§ To be done
Return every line of the data below that includes the string "caption".

○ ○ ○ ○

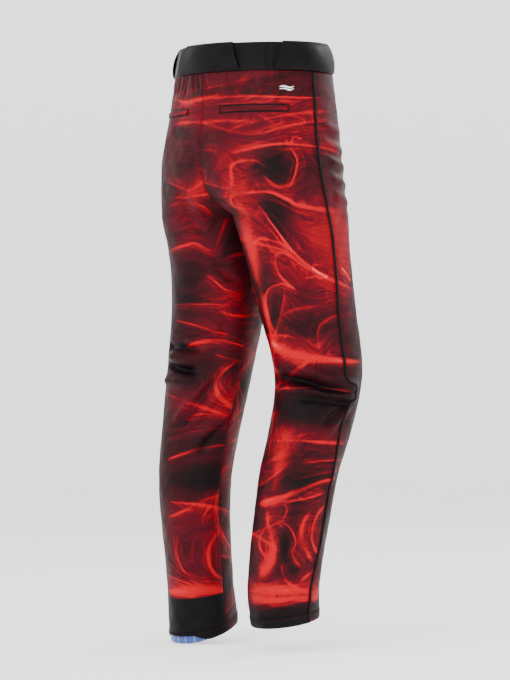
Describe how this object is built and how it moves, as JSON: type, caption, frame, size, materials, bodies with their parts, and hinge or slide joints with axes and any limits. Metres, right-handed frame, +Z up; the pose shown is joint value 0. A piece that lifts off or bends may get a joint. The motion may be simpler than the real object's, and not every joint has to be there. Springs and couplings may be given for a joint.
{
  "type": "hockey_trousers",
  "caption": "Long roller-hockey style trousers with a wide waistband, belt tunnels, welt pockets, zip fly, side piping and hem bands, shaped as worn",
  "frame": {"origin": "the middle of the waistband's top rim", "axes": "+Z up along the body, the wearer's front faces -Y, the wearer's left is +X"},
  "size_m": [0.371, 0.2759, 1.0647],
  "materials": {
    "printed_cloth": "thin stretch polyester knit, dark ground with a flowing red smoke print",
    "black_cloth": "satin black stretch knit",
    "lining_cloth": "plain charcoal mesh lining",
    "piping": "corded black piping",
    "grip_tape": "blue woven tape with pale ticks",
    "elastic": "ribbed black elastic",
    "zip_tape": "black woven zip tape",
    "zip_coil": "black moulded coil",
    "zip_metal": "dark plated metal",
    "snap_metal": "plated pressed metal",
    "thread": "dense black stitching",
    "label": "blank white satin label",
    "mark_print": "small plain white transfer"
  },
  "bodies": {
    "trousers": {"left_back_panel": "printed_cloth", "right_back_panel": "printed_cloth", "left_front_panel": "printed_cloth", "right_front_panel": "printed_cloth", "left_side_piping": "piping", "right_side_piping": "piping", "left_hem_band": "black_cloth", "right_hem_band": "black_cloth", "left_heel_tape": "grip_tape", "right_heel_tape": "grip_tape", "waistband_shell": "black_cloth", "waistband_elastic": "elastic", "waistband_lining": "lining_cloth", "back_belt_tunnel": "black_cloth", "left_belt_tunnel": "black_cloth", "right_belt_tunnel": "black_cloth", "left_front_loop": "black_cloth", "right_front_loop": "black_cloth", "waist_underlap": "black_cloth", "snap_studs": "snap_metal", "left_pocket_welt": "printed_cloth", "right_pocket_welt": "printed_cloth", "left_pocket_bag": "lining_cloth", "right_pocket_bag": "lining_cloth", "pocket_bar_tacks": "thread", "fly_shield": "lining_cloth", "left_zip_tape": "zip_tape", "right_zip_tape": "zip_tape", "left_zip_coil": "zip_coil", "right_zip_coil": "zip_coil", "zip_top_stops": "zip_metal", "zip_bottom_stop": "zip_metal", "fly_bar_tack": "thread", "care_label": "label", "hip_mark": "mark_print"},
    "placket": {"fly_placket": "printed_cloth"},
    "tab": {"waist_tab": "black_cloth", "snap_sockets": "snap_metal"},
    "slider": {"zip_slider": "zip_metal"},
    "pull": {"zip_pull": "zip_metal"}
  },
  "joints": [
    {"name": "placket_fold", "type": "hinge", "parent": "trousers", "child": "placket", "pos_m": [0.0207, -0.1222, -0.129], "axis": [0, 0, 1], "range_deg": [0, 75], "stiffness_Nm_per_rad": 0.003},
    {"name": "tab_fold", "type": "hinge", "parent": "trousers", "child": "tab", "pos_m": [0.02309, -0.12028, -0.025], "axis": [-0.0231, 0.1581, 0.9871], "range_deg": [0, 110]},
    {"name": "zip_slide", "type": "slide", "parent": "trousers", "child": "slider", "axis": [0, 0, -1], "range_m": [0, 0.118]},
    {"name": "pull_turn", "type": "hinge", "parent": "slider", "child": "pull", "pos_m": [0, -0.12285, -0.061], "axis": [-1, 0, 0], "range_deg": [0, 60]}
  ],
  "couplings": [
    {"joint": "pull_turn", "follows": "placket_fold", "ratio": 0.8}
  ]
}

○ ○ ○ ○

§ Task answer
Describe how this object is built and how it moves, as JSON: type, caption, frame, size, materials, bodies with their parts, and hinge or slide joints with axes and any limits. Metres, right-handed frame, +Z up; the pose shown is joint value 0. A piece that lifts off or bends may get a joint. The motion may be simpler than the real object's, and not every joint has to be there. Springs and couplings may be given for a joint.
  "caption": "Long roller-hockey style trousers with a wide waistband, belt tunnels, welt pockets, zip fly, side piping and hem bands, shaped as worn",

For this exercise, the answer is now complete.